Monday, October 19th

*  I'll be tweeting from Stocktoberfest the next couple of days.  My latest Forbes article highlights a topic I'll be addressing in my Stocktoberfest presentation:  how we can make the transition from being good traders to becoming great ones.  That means that repeated experience is not enough; we actually have to undertake directed training.  The Forbes piece describes how we can use psychology to sustain training efforts.

*  Here's a simple way you can know if you're truly engaged in a process of expertise development:  Are there *specific* things you're working on in today's trading; are you keeping score to see if you are truly making progress; and are you making ongoing corrective efforts with continued scorekeeping if you're not making progress?  If you're not intensively engaged in the above, you are not on a course of peak performance development.

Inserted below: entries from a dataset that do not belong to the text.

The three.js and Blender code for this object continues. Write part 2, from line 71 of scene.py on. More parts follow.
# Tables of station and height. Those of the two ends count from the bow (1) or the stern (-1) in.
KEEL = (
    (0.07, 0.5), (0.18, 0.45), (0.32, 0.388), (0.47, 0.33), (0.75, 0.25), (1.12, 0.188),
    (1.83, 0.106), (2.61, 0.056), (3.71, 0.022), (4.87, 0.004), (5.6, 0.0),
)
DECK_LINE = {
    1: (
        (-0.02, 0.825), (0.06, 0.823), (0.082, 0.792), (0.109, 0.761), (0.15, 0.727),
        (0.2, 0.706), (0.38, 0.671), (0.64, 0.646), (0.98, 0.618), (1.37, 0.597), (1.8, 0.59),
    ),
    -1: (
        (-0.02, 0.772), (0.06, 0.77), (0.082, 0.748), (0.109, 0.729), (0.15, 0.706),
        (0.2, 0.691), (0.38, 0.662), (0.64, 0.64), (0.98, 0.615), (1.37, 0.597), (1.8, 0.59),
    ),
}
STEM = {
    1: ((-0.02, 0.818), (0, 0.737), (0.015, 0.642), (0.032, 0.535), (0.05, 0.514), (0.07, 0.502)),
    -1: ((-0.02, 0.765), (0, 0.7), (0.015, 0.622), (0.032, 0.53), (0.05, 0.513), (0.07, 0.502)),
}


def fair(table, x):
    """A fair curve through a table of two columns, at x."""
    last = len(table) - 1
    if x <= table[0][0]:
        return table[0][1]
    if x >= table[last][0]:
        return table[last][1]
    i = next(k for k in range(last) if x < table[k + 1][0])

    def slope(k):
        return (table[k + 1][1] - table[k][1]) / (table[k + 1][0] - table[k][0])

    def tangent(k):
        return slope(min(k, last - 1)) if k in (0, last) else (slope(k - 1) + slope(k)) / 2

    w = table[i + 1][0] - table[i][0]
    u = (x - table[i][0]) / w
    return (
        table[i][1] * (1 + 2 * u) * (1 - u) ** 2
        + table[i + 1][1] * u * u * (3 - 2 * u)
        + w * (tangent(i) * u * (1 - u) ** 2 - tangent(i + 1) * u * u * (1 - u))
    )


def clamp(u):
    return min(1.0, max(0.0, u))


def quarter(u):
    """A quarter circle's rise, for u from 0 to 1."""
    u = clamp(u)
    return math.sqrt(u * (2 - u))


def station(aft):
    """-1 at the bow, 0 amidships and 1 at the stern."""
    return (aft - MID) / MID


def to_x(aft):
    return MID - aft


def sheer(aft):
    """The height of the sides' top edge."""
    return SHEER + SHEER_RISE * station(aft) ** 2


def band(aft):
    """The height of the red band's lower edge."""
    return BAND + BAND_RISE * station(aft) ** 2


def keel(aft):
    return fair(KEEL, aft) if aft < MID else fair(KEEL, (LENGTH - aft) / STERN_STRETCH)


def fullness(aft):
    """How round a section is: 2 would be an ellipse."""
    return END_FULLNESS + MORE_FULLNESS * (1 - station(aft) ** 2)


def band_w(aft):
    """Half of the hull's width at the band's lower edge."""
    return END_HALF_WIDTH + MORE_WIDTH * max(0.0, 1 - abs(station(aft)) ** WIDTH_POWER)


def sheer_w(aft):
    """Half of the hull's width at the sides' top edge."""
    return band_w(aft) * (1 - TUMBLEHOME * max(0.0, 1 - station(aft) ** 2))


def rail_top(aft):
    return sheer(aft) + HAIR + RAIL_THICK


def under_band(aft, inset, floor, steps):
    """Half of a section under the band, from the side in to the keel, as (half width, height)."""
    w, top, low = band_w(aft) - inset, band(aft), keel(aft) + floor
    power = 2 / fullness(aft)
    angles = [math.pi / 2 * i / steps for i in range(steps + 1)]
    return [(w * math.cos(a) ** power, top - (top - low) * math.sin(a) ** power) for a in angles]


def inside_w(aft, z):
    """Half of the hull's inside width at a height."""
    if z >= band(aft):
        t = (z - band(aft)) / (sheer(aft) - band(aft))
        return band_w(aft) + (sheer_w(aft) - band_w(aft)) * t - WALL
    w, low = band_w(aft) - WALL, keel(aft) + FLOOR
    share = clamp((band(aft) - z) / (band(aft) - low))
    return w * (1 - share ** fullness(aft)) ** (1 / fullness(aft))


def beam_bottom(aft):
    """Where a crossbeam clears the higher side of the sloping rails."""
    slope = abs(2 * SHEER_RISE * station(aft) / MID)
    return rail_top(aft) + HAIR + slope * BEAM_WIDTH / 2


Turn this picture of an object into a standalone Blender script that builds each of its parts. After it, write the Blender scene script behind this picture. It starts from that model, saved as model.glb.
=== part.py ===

*  Friday's trading continued the bounce from the short-term oversold situation noted last week.  We once again are at a juncture where I'm not enamored of the risk/reward situation here.  Intermediate-term measures are stretched to the upside; put/call ratios have come down; and we continue to see fewer stocks make fresh new highs despite new highs for this move in the broad indices.  My pure volatility measure is at levels associated with subnormal forward returns over a several day basis.  All this is consistent with my overall perspective that we've seen a momentum peak for this market cycle and are now involved in a topping process.  That process can extend for a while before we see an ultimate price peak and eventual bear phase. 

*  An uptrend is sustained when we are able to register higher price highs and higher price lows across multiple short-term cycles.  So far, that is what we've been doing.  Until that pattern changes, I'm reluctant to take short positions for anything more than short-term trades.